▶ **CHALLENGE**
Every line below must be reproduced exactly. Copy them all.
** Start **
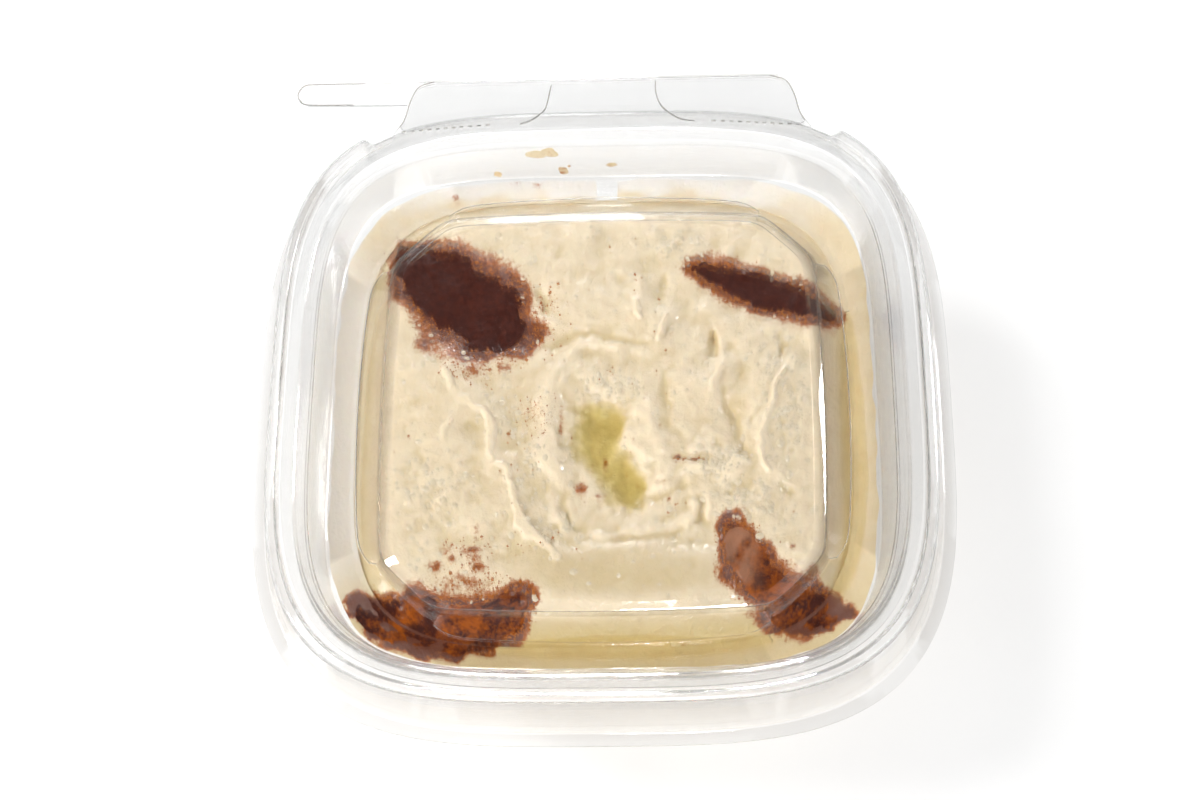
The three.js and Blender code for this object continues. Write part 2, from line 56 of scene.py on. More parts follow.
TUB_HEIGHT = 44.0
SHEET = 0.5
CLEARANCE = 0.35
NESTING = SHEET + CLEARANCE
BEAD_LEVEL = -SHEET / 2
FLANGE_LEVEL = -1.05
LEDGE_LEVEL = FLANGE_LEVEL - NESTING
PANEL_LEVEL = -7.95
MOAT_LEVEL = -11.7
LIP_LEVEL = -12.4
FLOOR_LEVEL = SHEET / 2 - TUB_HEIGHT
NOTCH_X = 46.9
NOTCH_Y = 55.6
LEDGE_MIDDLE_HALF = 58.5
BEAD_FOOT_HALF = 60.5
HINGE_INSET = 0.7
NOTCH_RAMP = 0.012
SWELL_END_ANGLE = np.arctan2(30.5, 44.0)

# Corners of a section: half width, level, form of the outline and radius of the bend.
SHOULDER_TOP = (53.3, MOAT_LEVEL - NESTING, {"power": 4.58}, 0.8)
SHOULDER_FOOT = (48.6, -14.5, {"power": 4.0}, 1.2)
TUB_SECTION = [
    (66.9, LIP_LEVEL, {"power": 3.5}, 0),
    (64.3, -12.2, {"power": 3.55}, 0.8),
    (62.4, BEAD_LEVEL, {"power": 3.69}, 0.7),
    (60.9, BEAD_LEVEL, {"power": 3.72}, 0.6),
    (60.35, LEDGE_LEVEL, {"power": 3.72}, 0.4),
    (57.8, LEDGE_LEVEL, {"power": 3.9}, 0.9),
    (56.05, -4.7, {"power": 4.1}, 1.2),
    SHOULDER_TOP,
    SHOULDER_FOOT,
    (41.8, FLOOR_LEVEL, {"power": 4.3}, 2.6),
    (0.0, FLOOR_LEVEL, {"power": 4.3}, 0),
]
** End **
▶ **COMPLETED TASK**
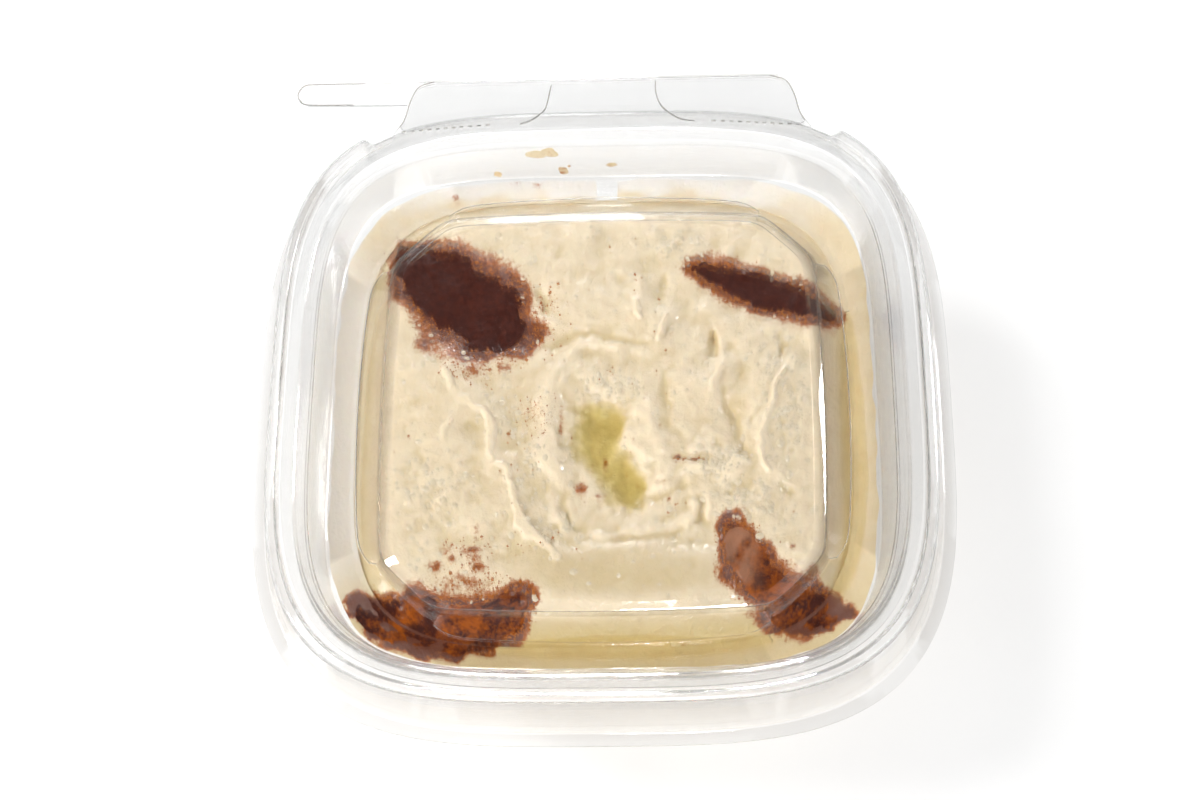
The three.js and Blender code for this object continues. Write part 2, from line 56 of scene.py on. More parts follow.
TUB_HEIGHT = 44.0
SHEET = 0.5
CLEARANCE = 0.35
NESTING = SHEET + CLEARANCE
BEAD_LEVEL = -SHEET / 2
FLANGE_LEVEL = -1.05
LEDGE_LEVEL = FLANGE_LEVEL - NESTING
PANEL_LEVEL = -7.95
MOAT_LEVEL = -11.7
LIP_LEVEL = -12.4
FLOOR_LEVEL = SHEET / 2 - TUB_HEIGHT
NOTCH_X = 46.9
NOTCH_Y = 55.6
LEDGE_MIDDLE_HALF = 58.5
BEAD_FOOT_HALF = 60.5
HINGE_INSET = 0.7
NOTCH_RAMP = 0.012
SWELL_END_ANGLE = np.arctan2(30.5, 44.0)

# Corners of a section: half width, level, form of the outline and radius of the bend.
SHOULDER_TOP = (53.3, MOAT_LEVEL - NESTING, {"power": 4.58}, 0.8)
SHOULDER_FOOT = (48.6, -14.5, {"power": 4.0}, 1.2)
TUB_SECTION = [
    (66.9, LIP_LEVEL, {"power": 3.5}, 0),
    (64.3, -12.2, {"power": 3.55}, 0.8),
    (62.4, BEAD_LEVEL, {"power": 3.69}, 0.7),
    (60.9, BEAD_LEVEL, {"power": 3.72}, 0.6),
    (60.35, LEDGE_LEVEL, {"power": 3.72}, 0.4),
    (57.8, LEDGE_LEVEL, {"power": 3.9}, 0.9),
    (56.05, -4.7, {"power": 4.1}, 1.2),
    SHOULDER_TOP,
    SHOULDER_FOOT,
    (41.8, FLOOR_LEVEL, {"power": 4.3}, 2.6),
    (0.0, FLOOR_LEVEL, {"power": 4.3}, 0),
]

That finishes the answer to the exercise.